第27回市民科学研究会「eBirdを用いて多摩川河川敷の野鳥を知る」 の実施報告

全3回の連続セミナー「eBird を通じて日本の野鳥を知る」の最終回として、9月24日(日)に東京都市大学二子玉川夢キャンパスにて、第27回市民科学研究会を開催しました。本研究会は、(一社)生物多様性アカデミーが主催し、(公社)日本野鳥の会および東京都市大学二子玉川夢キャンパスにご協力いただきました。当日は、(公社)日本野鳥の会の岡本裕子氏、奴賀俊光氏、葉山政治氏の3名を講師にお迎えし、定員を超える20名以上の方に参加いただきました。講師の皆様と参加者の皆様には感謝申し上げます。

今回の研究会では、以下の3点を目的としました。

1)多摩川河川敷で見られる野鳥やその識別ポイントを知る。
2)野鳥を観察し、アプリ「eBirdモバイル」で記録・投稿する手順を体験する。
3)これまでにeBirdに投稿されたデータとの比較から、継続的に野鳥を観察し、データを蓄積することの意義を知る。

プログラムは以下の通りです。

司会:岸本慧大(慶應義塾大学大学院後期博士課程)

【10:00‐10:05】挨拶:小堀洋美(生物多様性アカデミー代表・東京都市大学特別教授)

【10:05‐10:10】eBirdの概要と使い方:岡本裕子(日本野鳥の会)

  • eBirdの概要説明
  • モバイルアプリの設定状況、投稿方法の確認
  • 識別アプリMerlinの使い方の説明

【10:10‐10:30】多摩川河川敷で見られる野鳥と野鳥観察のポイント:奴賀俊光(日本野鳥の会)

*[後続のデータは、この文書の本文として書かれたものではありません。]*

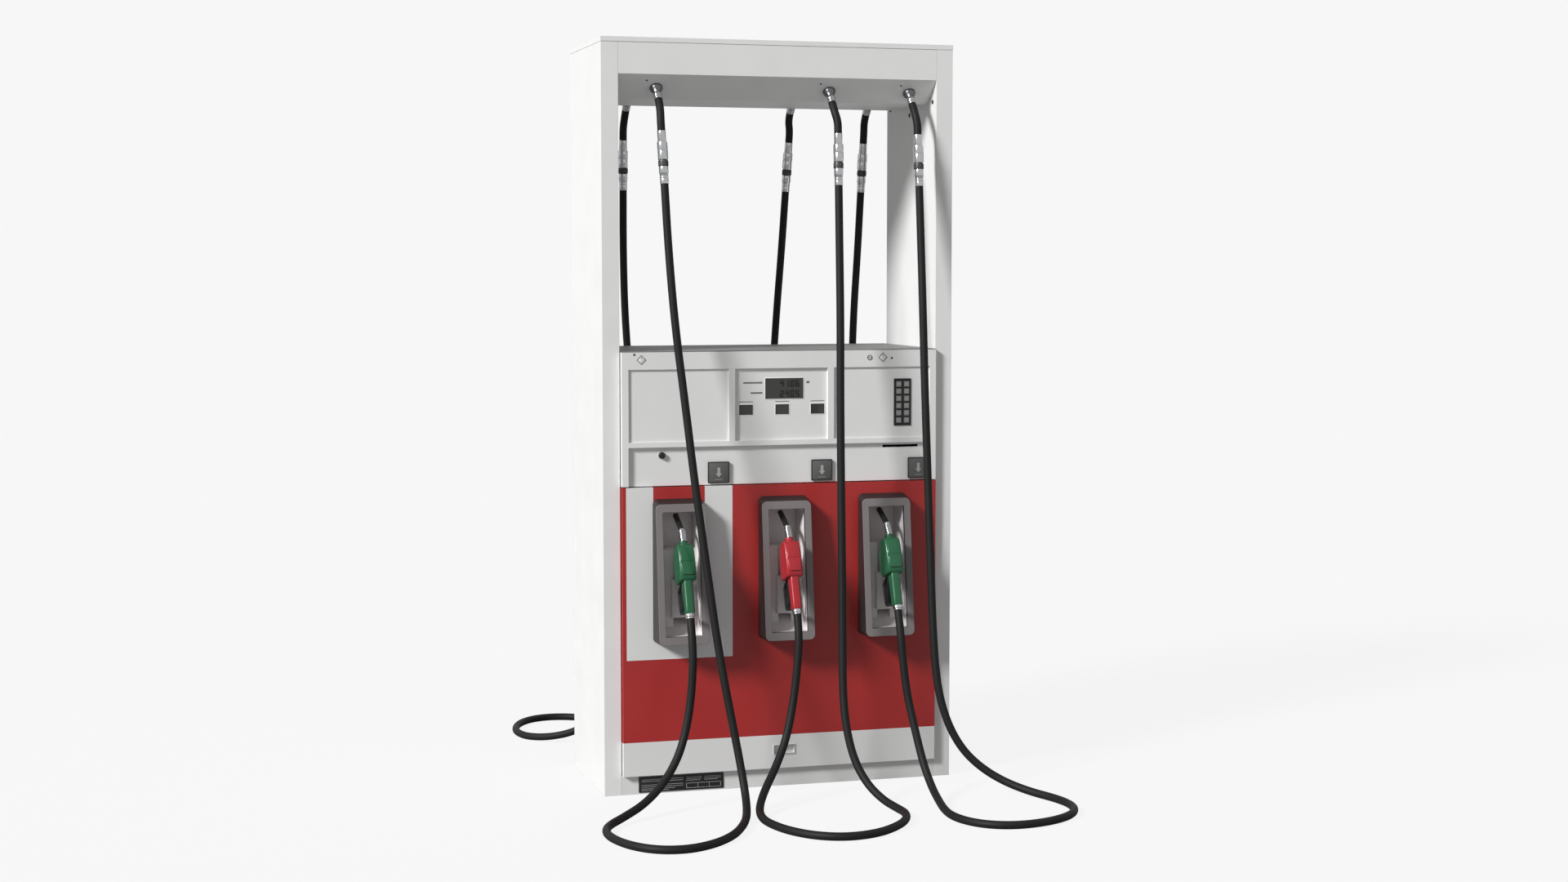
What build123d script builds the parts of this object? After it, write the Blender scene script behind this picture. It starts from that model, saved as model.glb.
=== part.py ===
"""A two-sided fuel dispenser with six hoses, as an assembly of separate pieces.

Millimetres. X is to the right of someone at the front, Y runs from the front to the back and Z is up.
The origin is on the floor, under the middle of the cabinet. Front pieces stand at negative Y, and each
back piece is its mirror image in the XZ plane.
"""

import os
from math import cos, pi, radians, sin, tan

from build123d import *

os.makedirs("parts", exist_ok=True)

# Overall sizes
WIDTH = 1141.0
DEPTH = 496.0
HEIGHT = 2350.0

# Sheet metal and clearances
SHEET = 2.0
PLATE = 3.0
SEAM = 3.0
CLEAR = 0.3
RUN = 0.05

# Mast: two columns, a canopy between them and a cap on top
CAP_HEIGHT = 15.0
CAP_OVERHANG = 1.0
COLUMN_WIDTH = 53.5
CANOPY_FASCIA = 97.0
CANOPY_SLOPE_RUN = 80.0
CANOPY_SLOPE_RISE = 70.0
COLUMN_SCREW_R = 4.0
COLUMN_SCREWS = ((-212.0, 2172.0), (15.0, 2143.0), (212.0, 2172.0))
COLUMN_LIP = 15.0

# Base and cabinet
BASE_HEIGHT = 60.0
BASE_FLANGE = 60.0
RAIL_WIDTH = 50.0
RAIL_Y = 60.0
ANCHOR_R = 7.0
ANCHOR_INSET = 32.0
RATING_PLATE = (-324.5, 30.0, 274.0, 50.0, 3.0)
CABINET_TOP = 1387.0
PANEL_STAND_OUT = 16.0
PANEL_RETURN = 32.0
DOOR_HEIGHT = 905.0
SHELF_HEIGHT = 955.0
SHELF_LIP = 15.0
LID_EDGE = 25.0
INNER_GAP = 10.0

# Bezel, with three display windows above a long button recess
WINDOW_TOP = 1330.5
WINDOW_HEIGHT = 225.0
SIDE_WINDOW = (172.0, 491.0)
SIDE_WINDOW_DEPTH = 5.0
MID_WINDOW_WIDTH = 302.0
MID_WINDOW_DEPTH = 8.0
RECESS_WIDTH = 984.0
RECESS_TOP = 1089.0
RECESS_DEPTH = 11.0
CARD_SLOT = (396.0, 1078.0, 118.0, 8.0)

# Displays and keys
LCD = (10.5, 1266.5, 125.0, 65.0)
PRICE_X = (-114.5, 3.5, 119.5)
PRICE_Z = 1201.0
PRICE_SIZE = (45.0, 32.0)
DISPLAY_DEPTH = 16.0
DISPLAY_SINK = 1.0
KEYPAD = (401.0, 1218.0, 56.0, 149.0)
KEYPAD_DEPTH = 14.0
KEYPAD_STAND_OUT = 2.5
KEY_SIZE = 17.5
KEY_PITCH_X = 26.0
KEY_PITCH_Z = 23.0
KEY_STAND_OUT = 1.5
KEY_MAT = 2.0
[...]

  • 多摩川河川敷で見られる野鳥(これまでのeBirdの投稿データより)
  • 野鳥識別のポイント
  • 双眼鏡の使い方

【10:30‐11:40】野鳥観察とeBird体験:岡本裕子・奴賀俊光・葉山政治(日本野鳥の会)

  • 多摩川河川敷・兵庫島公園
  • その場で見られる野鳥(サギ類など)を観察
  • 全員で個体数のカウントと入力の練習
  • 兵庫島公園から上流に向かって移動しながら野鳥観察・eBirdに記録

【12:00‐12:20】観察結果の共有と情報の活用:葉山政治(日本野鳥の会)

  • 日本野鳥の会スタッフが観察した野鳥をeBirdで確認・振り返り
  • 過去のデータによる兵庫島公園の野鳥の状況
  • 越冬分布の紹介
  • 継続的に観察結果を投稿する意義とその活用

【12:20‐12:30】質疑

【12:30‐12:35】閉会の挨拶:咸泳植(東京都市大学准教授)

【12:35‐12:40】アンケート 

まず、キャンパスにて、eBirdの概要や使い方、野鳥観察のポイントについて解説していただきました。eBirdに関しては過去2回の市民科学研究会でも解説いただいていますが、改めてeBirdで適切なデータを投稿する必要性やその方法を、参加者の皆様に再度確認いただきました。続いて野鳥観察のポイントとして、過去5年間の9月に観察された野鳥が30種あり、とくに観察が期待されるアオサギやコサギ、ハクセキレイやキセキレイ、スズメやカワラヒワなどの識別のポイントを解説いただきました。

続いて、兵庫島公園から上流側の新二子橋にかけて、双眼鏡とeBirdを用いながら野鳥観察を行いました。多摩川の中州や水際などにハクセキレイやアオサギなどが確認されました。参加者のみなさんも、慣れない双眼鏡に苦慮しながらも、遠い中州に野鳥がいることが紹介されると、一斉に双眼鏡を向けて探していました。

最後に、観察結果を共有しました。日本野鳥の会の葉山氏によれば、15種が確認されました。主に観察されたのは、カワウ(49)、カワラバト(30)、アオサギ(18)、ダイサギ(14)、ムクドリ(12)でした。また、カワセミやセグロセキレイも観察されました。本研究会の取組みを総括し、参加者の皆さんには今後もeBirdを用いて野鳥の観察を継続し、野鳥についてより造詣を深め、保全にためにデータを収集してほしいとの考えを紹介いただきました。

参加いただいた皆様は、野鳥の識別のむずかしさやアプリの操作のむずかしさに悩まれている様子でしたが、実際に観察して楽しかったとの声や、地域の野鳥の様子を知れてよかったとの声がありました。今後もキャンプや家族とともに使用したいとの声が聞かれました。